The tribe has come a long way since her grandparents’ youth. In her work, Parker is helping to power that progress. Earlier in her career, she was a residential counselor for the Cherokee Children’s Home and provided day-to-day care for Native American foster children, such as taking them to medical appointments and doing their hair before dance class. She then went to Family Safety, the tribe’s child-and-adult protective services arm, a job that was enriching and central to her values but drained her emotionally.

Jenna Wiggins worked with Parker as a social worker to build the Tribes Child Welfare program, and in the course of their work it grew from about eight employees to 45. The two are also close, lifelong friends.

“Shelby is a phenomenal advocate for all people, but particularly her people, the Cherokee,” says Wiggins, the human services director of the Eastern Band of Cherokee Indians. “She was a shy person, but as she blossomed in her social work and advocacy, she grew to be a voice for other people.”

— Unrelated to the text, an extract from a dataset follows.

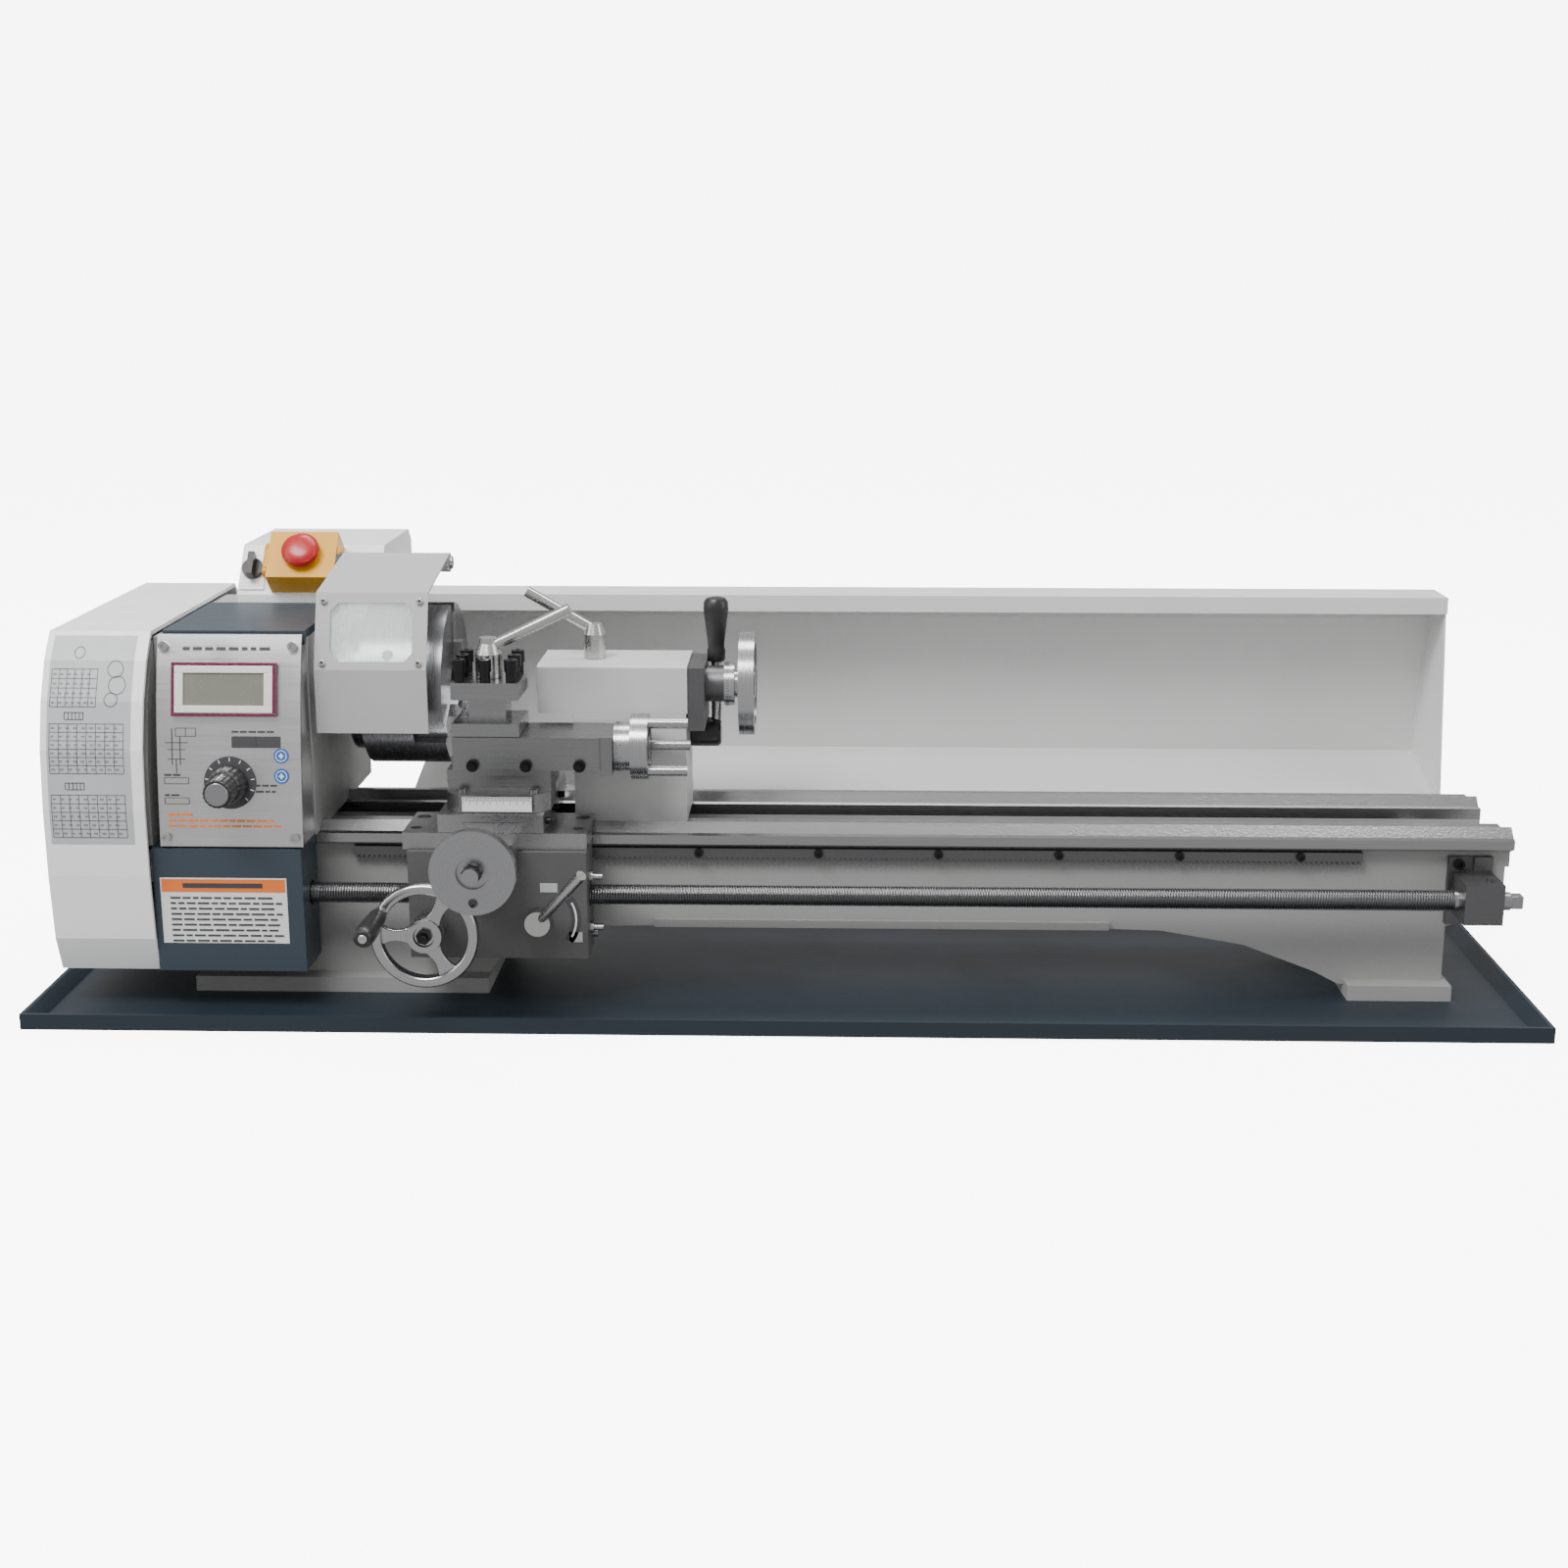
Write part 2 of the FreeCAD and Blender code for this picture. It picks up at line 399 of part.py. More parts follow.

Wiggins would watch Parker testify in front of a Cherokee Tribal Court judge and opposing attorneys about what was in the best interest of Native American children and how decisions that day in court would affect the children and their cultural identity for generations to come.

“She was advocating that a child either be reunified with their parent because their parent had now become safe and healthy, or that the parents had not become healthy, so the best thing was to keep that child with their family, so they could now be in the guardianship of a grandparent or aunt or uncle,” says Wiggins.

In June, the U.S. Supreme Court ruled on the broader debate, issuing a decision that Parker says “has been celebrated and will continue to be celebrated in Native communities.” The justices voted 7-2 to uphold the 1978 Indian Child Welfare Act, which means that adoption and foster care proceedings for Indigenous children will continue to give preference to placing children with Native families or institutions from any tribe.

“Giving Native American children a chance to grow up in a healthy, loving, Native home or community helps them maintain their cultural identity,” she adds. “While the child’s safety and happiness should be at the forefront of placement, the opportunity to grow up immersed in their culture should also be considered. Our hope and our future are our children, and they must be regarded as such.”

Shelby Parker with her daughter, Acosia

Parker and her daughter, Acosia, 4. / Courtesy Photo

Today Parker teaches culturally based stress management courses and other programming related to wellness, resilience, mental health and the arts at Cherokee Choices, a chronic disease prevention program within the tribe’s Public Health and Human Services Division.

“I want them to heal from some of the historical trauma they faced, embrace the struggle and embrace the past so we can move forward as a people,” she says. “Helping my people grow and heal helps us all.”

Three generations

Parker maintains a very close relationship to her own grandmother, who teaches the Cherokee language to both Parker and her 4-year-old daughter, Acosia. To Parker, this is a vital bond.

“It’s important for me to raise my daughter to grow up around her,” she says of her “Granny.” Parker’s grandmother was among those prohibited from speaking Cherokee when she was sent to a boarding school under U.S. policies that forcibly removed American Indian, Alaskan Native and Native Hawaiian children from their families and tribes in order to assimilate them.

“I don’t think I’d be where I am today without her,” says Parker. Motherhood, too, has deepened her cultural identity.

“I want to be the best mom I can be” to Acosia, she says. “I want to teach her all I can, and for her to be confident in who she is in all walks of life.”